Но я в пионеры не вступил: вышло это потому, что прием в пионерскую организацию происходил в конце мая, под конец учебного года, а 16 мая начинался заезд в писательском доме творчества «Коктебель», и мы с мамой каждый год уезжали туда в этот день, что служило источником моего ликования, – все дети еще должны были полмесяца тухнуть в школе, а я, как счастливый огурчик-везунчик, уже скакал в морских водах. Так я избежал попадания в пионерскую организацию. Не сделался я сыном Ильича, так и остался ему внуком. Но внук из меня вышел отличный – я, как никто другой в моем поколении, восславил дедушку во множестве стихов и рисунков, Ленин сделался одним из моих излюбленных героев. В 1986 году я написал огромную поэму «Видевший Ленина», где описывается воскресение Ильича из мертвых в момент наступления 2000 года. В 1986 году это было далекое будущее, теперь это далекое прошлое.

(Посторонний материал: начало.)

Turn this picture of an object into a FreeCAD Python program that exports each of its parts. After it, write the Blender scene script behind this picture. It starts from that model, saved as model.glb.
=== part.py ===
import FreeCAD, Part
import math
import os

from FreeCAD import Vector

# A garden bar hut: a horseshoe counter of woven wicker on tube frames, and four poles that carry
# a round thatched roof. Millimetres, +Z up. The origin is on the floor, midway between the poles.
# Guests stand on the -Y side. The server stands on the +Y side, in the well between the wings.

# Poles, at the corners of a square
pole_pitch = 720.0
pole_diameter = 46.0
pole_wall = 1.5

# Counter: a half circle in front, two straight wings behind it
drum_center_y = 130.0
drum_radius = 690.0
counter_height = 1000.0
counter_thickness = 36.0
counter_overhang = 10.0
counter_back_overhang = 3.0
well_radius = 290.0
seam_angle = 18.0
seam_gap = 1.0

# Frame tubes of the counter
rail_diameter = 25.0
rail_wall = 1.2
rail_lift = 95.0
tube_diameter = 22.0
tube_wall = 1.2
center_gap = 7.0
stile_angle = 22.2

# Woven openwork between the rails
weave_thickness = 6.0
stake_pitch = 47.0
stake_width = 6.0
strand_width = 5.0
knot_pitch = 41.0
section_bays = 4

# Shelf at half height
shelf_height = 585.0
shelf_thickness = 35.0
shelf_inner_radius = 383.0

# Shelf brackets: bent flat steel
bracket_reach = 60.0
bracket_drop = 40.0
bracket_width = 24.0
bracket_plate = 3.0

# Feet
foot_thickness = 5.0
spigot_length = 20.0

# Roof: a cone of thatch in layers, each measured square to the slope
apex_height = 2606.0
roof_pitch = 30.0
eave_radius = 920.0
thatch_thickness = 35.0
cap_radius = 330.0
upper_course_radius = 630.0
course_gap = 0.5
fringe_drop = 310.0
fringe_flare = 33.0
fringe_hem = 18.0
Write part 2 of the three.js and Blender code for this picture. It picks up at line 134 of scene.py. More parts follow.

В двухтысячном году Ленин не воскрес и не вышел из Мавзолея вопреки моему пророчеству (то ли к сожалению, то ли к счастью). Может, еще воскреснет? Но в каком году такое может случиться – не знаю.

Но вернемся к советской схеме идеологического взросления. К седьмому классу школы все дети должны были перестать быть пионерами и вступить в комсомол (коммунистическая организация молодежи – как-то так). Пионерские галстуки-платочки снова сменялись эмалированными значками, но уже не звездочками с личиком Ильича-ребенка, а значками в виде красных флажков с профилем взрослого Ленина. Тема родства при этом как-то замалчивалась. Если октябрята – внуки Ильича, если пионеры – дети Ильича, то кем ему приходятся комсомольцы? Братьями и сестрами? Но как же тогда взрослые члены взрослой компартии? Они что, становятся Ленину символическими родителями, получается? Но это как-то нелепо. Или же, если склоняться к идее сакрального инцеста, они становятся его женихами и невестами? Вступают как бы в брак с Ильичом? Как вот христианские монашки считались «невестами Христа»? В этом не было ясности. На этом отрезке советские идеологи чего-то недоработали, какая-то вырисовывалась нестыковочка. В любом случае не все советские люди обязаны были становиться членами взрослой компартии. Предполагалось, что далеко не все этого достойны, но путь детских инициаций – октябрята, пионеры, комсомольцы – должны были пройти все. Здесь опять же звучат отзвуки христианских представлений: дети безгрешны, среди них нет недостойных. Только взрослые разделяются на праведников и грешников, на агнцев и козлищ. В любом случае, уже в шестом классе начиналась активная подготовка к приему всех в комсомол. И тут вдруг выяснилось, что меня в комсомольцы принять нельзя, потому что я не был пионером – имени моего не обнаружили в списках пионерской организации. Вдруг из этого стал вызревать какой-то хмурый скандал, какое-то ЧП.